The D-backs had four hits in the final nine innings, although they had plenty of scoring chances because the Marlins issued six walks in that span. The D-backs left two runners on base in the seventh, eighth and 10th innings. All told, the D-backs left 10 men on; the Marlins left 15 before breaking through in the 10th.

Gorkys Hernandez beat out an infield single to shortstop to open the 10th and was sacrificed to second base before Demel, who was recalled from Class AAA Reno earlier Tuesday, intentionally walked Jose Reyes. Reyes had four hits Monday and had singled in his previous at-bat in the eighth inning. Carlos Lee’s fly to deep center sent Hernandez to third, bringing up Stanton, whose game-winning hit made him 5 for 11 with two home runs and five RBIs in the first two games of the series.

Miami is 9-3 in extra-inning games. The D-backs are 1-2.

“We had our opportunities to win the game, even though we didn’t. That happens way too much. We’ll see what we’ve got in there,” Gibson said.

D-backs starter Trevor Cahill has been unable to get it going in his first season at Chase Field, and his home ERA nudged up to 5.10 after he gave up four runs and seven hits in 5 1/3 innings.

“He struggled the whole time. He didn’t shut them down and get deeper. Hurt us,” Gibson said of Cahill, who threw 96 pitches.

Cahill threw 34 pitches in the second inning, failing to follow the D-backs’ five-run first with a shut-down inning. He walked the first batter he faced and gave up three hits, the last a two-out double to Marlins starter Ricky Nolasco that made it 5-2.

“The offense did a real good job scoring five, but I couldn’t get

that shutout inning after that, which kind of gave the momentum back,”

Cahill said. “Unfortunately couldn’t go deeper in the game. It seems

like I was pitching in and out of trouble all night.”

Cahill was removed after giving up two hits in the sixth inning, although he was out of the game when the fourth run scored on an infield single off Matt Albers.

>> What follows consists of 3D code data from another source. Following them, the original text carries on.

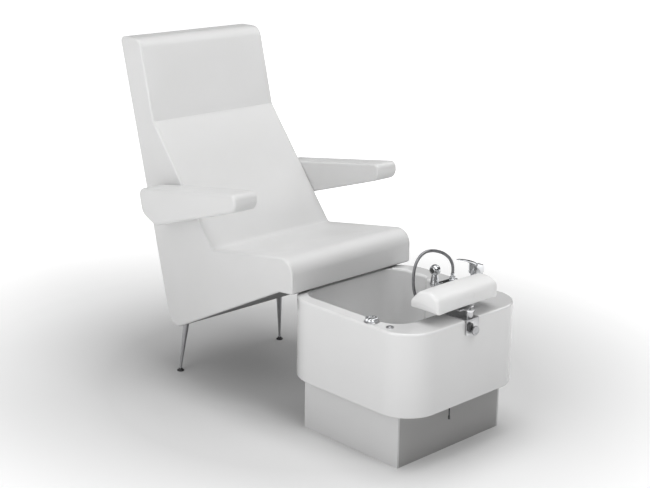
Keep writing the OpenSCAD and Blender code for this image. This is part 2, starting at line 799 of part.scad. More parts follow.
module clamp_thumbscrew() color(bright) difference() {
    union() {
        along_y(thumbscrew_place, bracket_front - 9, bracket_front + sheet - 0.2, screw_radius);
        along_y(thumbscrew_place, bracket_front - 16, bracket_front - 8, 17);
    }
    for (angle = [0:45:315]) translate([thumbscrew_place.x, bracket_front - 17, thumbscrew_place.y])
        rotate([-90, 0, 0]) rotate([0, 0, angle]) translate([18.5, 0, 0]) cylinder(h = 10, r = 3);
}

module footrest_post() color(bright) {
    upright(post_place, rim_height + 5, sleeve_top + 4, post_radius);
    upright(post_place, sleeve_top + 0.3, sleeve_top + 4, sleeve_radius);
    upright(post_place, sleeve_top + 3, plate_low + 6, 6);
}

module footrest_plate() color(bright) difference() {
    union() {
        block([-half_plate, -290, plate_low], [half_plate, -182, board_low]);
        block([-18, post_place.y, plate_low], [18, -285, board_low]);
        upright(post_place, plate_low, board_low, 18);
    }
    upright(post_place, plate_low - past, board_low + past, 6 + running);
}

cushion_front = -299;
cushion_back = cushion_front + cushion_depth;
half_cushion = cushion_length / 2;
cushion_height = 70;
cushion_section = rounded(
    [[cushion_front, cushion_low], [cushion_front + 2, cushion_low + 52],
        [cushion_front + 45, cushion_low + cushion_height + 1],
        [cushion_back - 43, cushion_low + cushion_height - 1],
        [cushion_back, cushion_low + 26], [cushion_back, cushion_low]],
    [0, 26, 42, 46, 22, 0]);

module footrest_board() color(panel_grey)
    block([board_inset - half_cushion, cushion_front + board_inset, board_low],
        [half_cushion - board_inset, cushion_back - board_inset, cushion_low]);

module footrest_cushion() color(leather) across(cushion_section, -half_cushion, half_cushion);

base_pan();
plinth_posts();
plinth_rails();
plinth_front_panel();
plinth_side_panels();
plinth_rear_panel();
support_column();
support_bolts();
basin_shell();
basin_floor_panel();
drain_flange();
drain_plug();
drain_lever();
drain_pull_rod();
drain_trap();
water_jets();
circulation_pump();
control_box();
water_inlets();
cable_gland();
air_control_base();
air_control_knob();
start_button_bezel();
start_button();
mixer_body();
mixer_aerator();
mixer_cap();
mixer_lever();
mixer_lever_pin();
shower_holder();
hose_union();
shower_hose();
shower_hose_nut();
shower_handle();
shower_head();
clamp_bracket();
clamp_pad();
clamp_knob();
clamp_thumbscrew();
footrest_post();
footrest_plate();
footrest_board();
footrest_cushion();
seat_pad();
back_pad();
head_pad();
side_cover_left();
side_cover_right();
rear_panel();
underside_panel();
carcass_sides();
carcass_boards();
carcass_rails();
armrest_left();
armrest_right();
armrest_cores();
armrest_bolts();
rear_legs();
glide_left();
glide_right();
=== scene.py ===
import json
import math

import bmesh
import bpy
import numpy as np
from mathutils import Matrix, Vector


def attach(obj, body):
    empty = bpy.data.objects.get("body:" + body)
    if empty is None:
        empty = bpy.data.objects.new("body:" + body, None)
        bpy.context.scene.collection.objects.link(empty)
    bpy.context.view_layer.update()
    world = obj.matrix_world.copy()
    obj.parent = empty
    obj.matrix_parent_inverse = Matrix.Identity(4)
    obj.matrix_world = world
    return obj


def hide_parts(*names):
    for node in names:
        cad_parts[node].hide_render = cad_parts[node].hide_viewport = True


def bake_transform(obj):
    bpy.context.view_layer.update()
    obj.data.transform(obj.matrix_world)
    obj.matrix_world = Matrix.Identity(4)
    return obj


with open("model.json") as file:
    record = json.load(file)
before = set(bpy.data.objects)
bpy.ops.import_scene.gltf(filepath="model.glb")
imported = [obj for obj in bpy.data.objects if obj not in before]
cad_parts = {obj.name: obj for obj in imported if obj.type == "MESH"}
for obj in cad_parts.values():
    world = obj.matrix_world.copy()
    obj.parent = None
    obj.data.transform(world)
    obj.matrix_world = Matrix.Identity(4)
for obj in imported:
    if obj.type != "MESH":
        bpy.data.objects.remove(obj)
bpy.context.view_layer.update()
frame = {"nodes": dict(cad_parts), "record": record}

# ---- Camera at the photograph's viewing angle ----

CAMERA_PLACE = Vector((-3.409, -3.135, 2.085))
CAMERA_AZIMUTH = math.radians(-43.80)
CAMERA_ELEVATION = math.radians(16.67)
CAMERA_ROLL = math.radians(0.71)
LENS_MM = 75.06


def add_camera():
    back = Vector((math.sin(CAMERA_AZIMUTH) * math.cos(CAMERA_ELEVATION),
                   -math.cos(CAMERA_AZIMUTH) * math.cos(CAMERA_ELEVATION),
                   math.sin(CAMERA_ELEVATION)))
    level_right = Vector((0, 0, 1)).cross(back).normalized()
    level_up = back.cross(level_right)
    c, s = math.cos(CAMERA_ROLL), math.sin(CAMERA_ROLL)
    right = level_right * c + level_up * s
    up = level_up * c - level_right * s
    data = bpy.data.cameras.new("camera")
    data.lens = LENS_MM
    data.sensor_width = 36.0
    data.clip_end = 60.0
    camera = bpy.data.objects.new("camera", data)
    bpy.context.scene.collection.objects.link(camera)
    camera.matrix_world = Matrix(((right.x, up.x, back.x, CAMERA_PLACE.x),
                                  (right.y, up.y, back.y, CAMERA_PLACE.y),
                                  (right.z, up.z, back.z, CAMERA_PLACE.z),
                                  (0, 0, 0, 1)))
    bpy.context.scene.camera = camera


add_camera()

# ---- Mesh building ----

MM = 0.001


def make(name, verts, faces, closed=True, sharp=35):
    """Object from points in metres. A closed form gets its faces turned outwards."""
    mesh = bpy.data.meshes.new(name)
    mesh.from_pydata([tuple(map(float, v)) for v in verts], [], faces)
    if closed:
        bm = bmesh.new()
        bm.from_mesh(mesh)
        bmesh.ops.remove_doubles(bm, verts=bm.verts, dist=1e-6)
        bmesh.ops.recalc_face_normals(bm, faces=bm.faces)
        bm.to_mesh(mesh)
        bm.free()
    mesh.shade_smooth()
    mesh.set_sharp_from_angle(angle=math.radians(sharp))
    obj = bpy.data.objects.new(name, mesh)
    bpy.context.scene.collection.objects.link(obj)
    return obj


def joined(parts):
    """Several (points, faces) pairs as one pair."""
    verts, faces = [], []
    for part_verts, part_faces in parts:
        start = len(verts)
        verts.extend(part_verts)
        faces.extend([[i + start for i in face] for face in part_faces])
    return verts, faces


def settle(obj, body, look, slot, *nodes):
    """Gives a piece its material and its body, and hides the CAD nodes that it stands for."""
    obj.data.materials.append(look)
    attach(obj, body)
    if nodes:
        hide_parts(*nodes)
    return obj


def ring_faces(rings, sides, caps=(True, True)):
    faces = []
    for i in range(rings - 1):
        for k in range(sides):
            n = (k + 1) % sides
            faces.append([i * sides + k, i * sides + n, (i + 1) * sides + n, (i + 1) * sides + k])
    if caps[0]:
        faces.append(list(range(sides))[::-1])
    if caps[1]:
        faces.append([(rings - 1) * sides + k for k in range(sides)])
    return faces


def softened(profile, radius):
    """Open profile of (r, h) points with each inner corner rounded."""
    steps = 3
    out = [np.array(profile[0], float)]
    for a, b, c in zip(profile, profile[1:], profile[2:]):
        a, b, c = (np.array(p, float) for p in (a, b, c))
        la, lc = np.linalg.norm(a - b), np.linalg.norm(c - b)
        cut = min(radius, la * 0.45, lc * 0.45)
        p, q = b + (a - b) / la * cut, b + (c - b) / lc * cut
        for k in range(steps + 1):
            t = k / steps
            out.append((1 - t) ** 2 * p + 2 * t * (1 - t) * b + t * t * q)
    out.append(np.array(profile[-1], float))
    return out


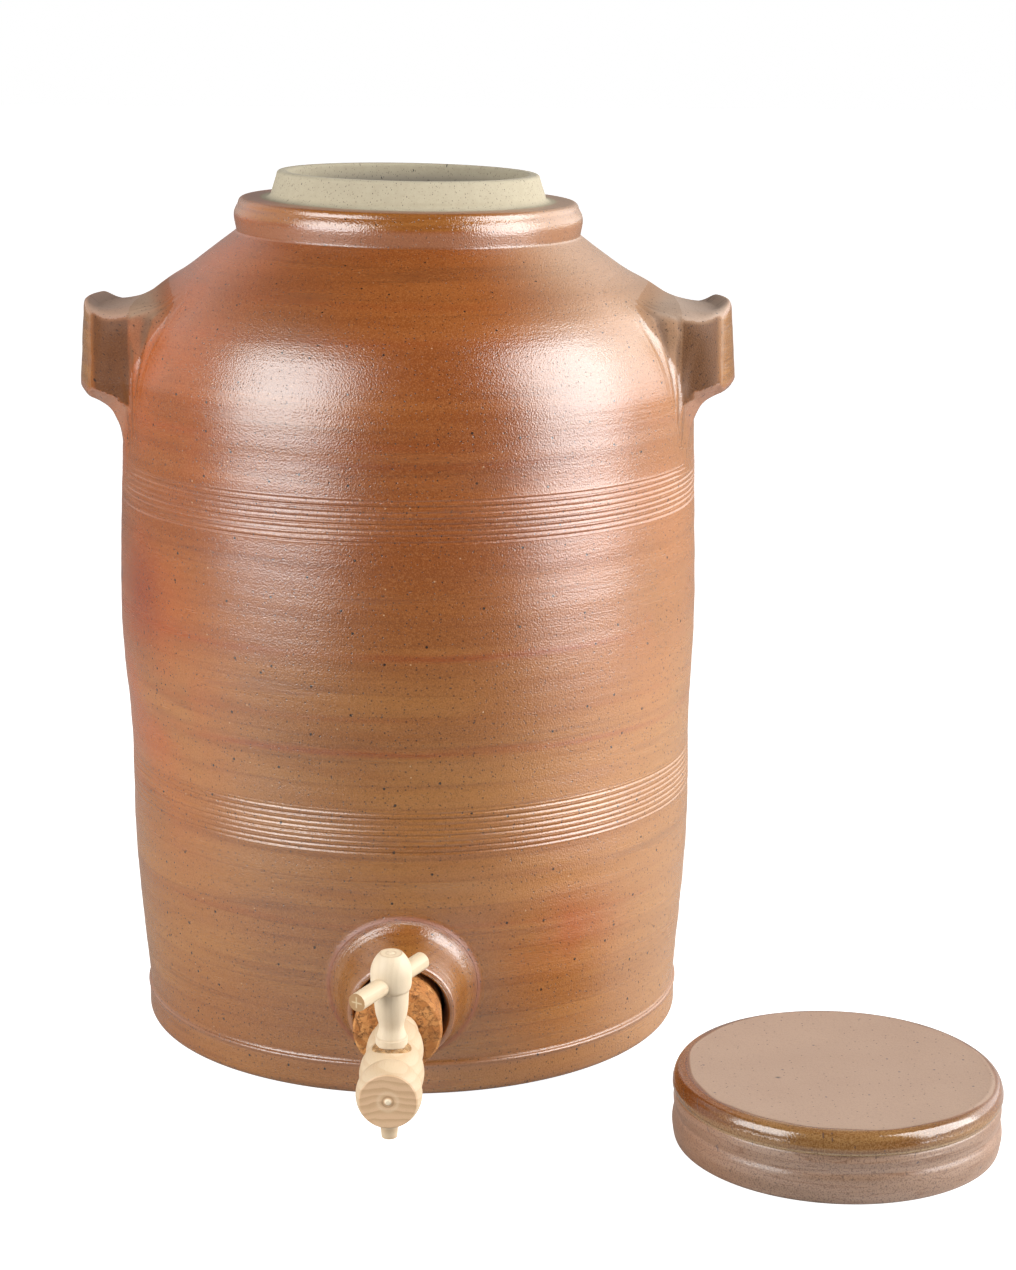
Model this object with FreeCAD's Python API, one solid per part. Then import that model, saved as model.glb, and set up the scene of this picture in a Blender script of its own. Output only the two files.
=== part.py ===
import FreeCAD, Part

import math
import os

from FreeCAD import Placement, Rotation, Vector

# Salt-glazed stoneware water jar with two ear lugs, a turned wooden tap in a cork bung,
# and its loose lid standing beside it.
# Millimetres. +Z is up, the tap points along -Y, the lugs stand out along +X and -X.
# The origin is the centre of the jar's base, on the surface that it stands on.

# ---- Jar body, outside ----
foot_radius = 133.7
foot_height = 14.0
foot_rounding = 4.0
foot_ridge_height = 2.4
foot_ridge_proud = 0.5
foot_step = 0.7
low_belly_radius = 138.4
low_belly_height = 90.0
waist_radius = 138.9
waist_height = 150.0
belly_radius = 141.8
belly_height = 212.0
shoulder_radius = 138.7
shoulder_height = 312.7
shoulder_rounding = 71.5
shoulder_slope = 37.0

# ---- Comb grooves in two bands round the body ----
comb_teeth = 6
comb_pitch = 3.6
groove_depth = 0.7
groove_tool_radius = 1.2
high_band_height = 275.2
low_band_height = 130.5

# ---- Jar body, inside ----
wall = 9.0
base_thickness = 10.0
inner_corner = 14.0

# ---- Collar that the lid rests on, and the neck inside it ----
collar_foot_radius = 82.6
collar_height = 15.6
collar_bulge_radius = 83.9
collar_bulge_height = 6.8
collar_shoulder_radius = 81.9
collar_edge = 2.8
neck_radius = 65.8
neck_height = 13.8
neck_lean = 2.5
neck_root = 3.0
lip_rounding = 2.0
mouth_radius = 57.5

# ---- Ear lugs, closed above and open below for the fingers ----
lug_reach = 21.0
lug_corner_reach = 12.3
lug_corner_half_width = 41.0
lug_root_half_width = 59.0
lug_corner_rounding = 7.0
lug_lean = 2.5
lug_wall = 9.0
lug_roof = 9.0
lug_top_above_shoulder = 42.2
lug_ledge_reach = 3.5
lug_lip_reach = 14.0
lug_lip_rise = 3.0
lug_ledge_root_inset = 13.0
lug_ledge_root_rise = 4.3
lug_ledge_end_inset = 27.0
lug_ledge_end_rise = 12.6
lug_side_height = 36.4
lug_sweep_reach = 9.3
lug_sweep_drop = 43.0
lug_heel_reach = 3.8
lug_heel_drop = 51.5
lug_tail_inset = 0.5
lug_tail_drop = 62.0
lug_top_rounding = 4.5
lug_bevel = 2.6

# ---- Lid ----
lid_gap = 1.3
lid_wall = 5.8
lid_height = 33.0
lid_foot_tuck = 0.8
lid_skirt_bulge = 1.2
lid_skirt_waist_height = 14.5
lid_roll_proud = 1.3
lid_roll_height = 10.3
lid_roll_edge = 3.2
lid_step = 0.6
lid_roof = 7.5
lid_dish = 1.5
lid_ceiling_rounding = 4.0
lid_spacing = 50.6
lid_direction = -42.0

# ---- Tap boss luted to the wall ----
tap_height = 54.5
tap_droop = 4.0
tap_swing = -1.3
boss_radius = 33.2
boss_shoulder_radius = 29.8
boss_shoulder_length = 10.6
boss_toe = 2.0
boss_spread = 1.0
boss_length = 26.5
boss_mouth_radius = 22.4
boss_lip = 2.4
boss_flare_depth = 9.0

# ---- Cork bung ----
cork_radius = 20.2
cork_taper = 0.045
cork_proud = 18.0
cork_inside = 3.0
cork_edge = 1.2

# ---- Turned barrel of the tap: shank, then four beads of growing size ----
shank_radius = 7.0
shank_end_radius = 5.6
shank_overrun = 3.0
tail_bead_length = 4.9
tail_bead_radius = 9.6
tail_groove_radius = 8.8
rear_bead_length = 24.9
rear_bead_radius = 12.5
rear_groove_radius = 11.4
key_bead_length = 23.8
key_bead_radius = 14.1
key_groove_radius = 12.2
nose_bead_length = 15.6
nose_bead_radius = 14.3
nose_face_radius = 12.7
nose_edge = 0.6
water_bore_radius = 2.5
turning_pip_radius = 1.7
turning_pip_height = 0.8

# ---- Cork liner round the key ----
liner_radius = 8.6
key_clearance = 0.08

# ---- Key that turns in the liner ----
key_plug_radius = 5.4
key_plug_taper = 0.04
key_tip_proud = 1.4
key_seat_gap = 0.3
key_collar_radius = 7.0
key_collar_height = 3.4
key_collar_edge = 0.6
key_neck_radius = 5.4
key_neck_rise = 4.3
key_flare_radius = 6.75
key_flare_rise = 6.0
key_line_radius = 7.9
key_line_rise = 11.6
key_head_radius = 8.95
key_head_rise = 7.0
key_crown_radius = 7.8
key_crown_rise = 5.6
key_top_radius = 5.0
key_top_rise = 9.6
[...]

Shortstop Jake Elmore reached Hernandez’s groundball behind second base, but his throw was up the right-field line and pulled first baseman Paul Goldschmidt off the bag for an infield single. That prolonged the inning, and Bryan Petersen followed with a single to center to tie the game at 5.

Elmore is one of three shortstops who figure to get playing time now that Stephen Drew has been traded to Oakland. Willie Bloomquist is expected to return from the disabled list on Friday, and Gibson has said innings will be spread among Bloomquist, Elmore and John McDonald.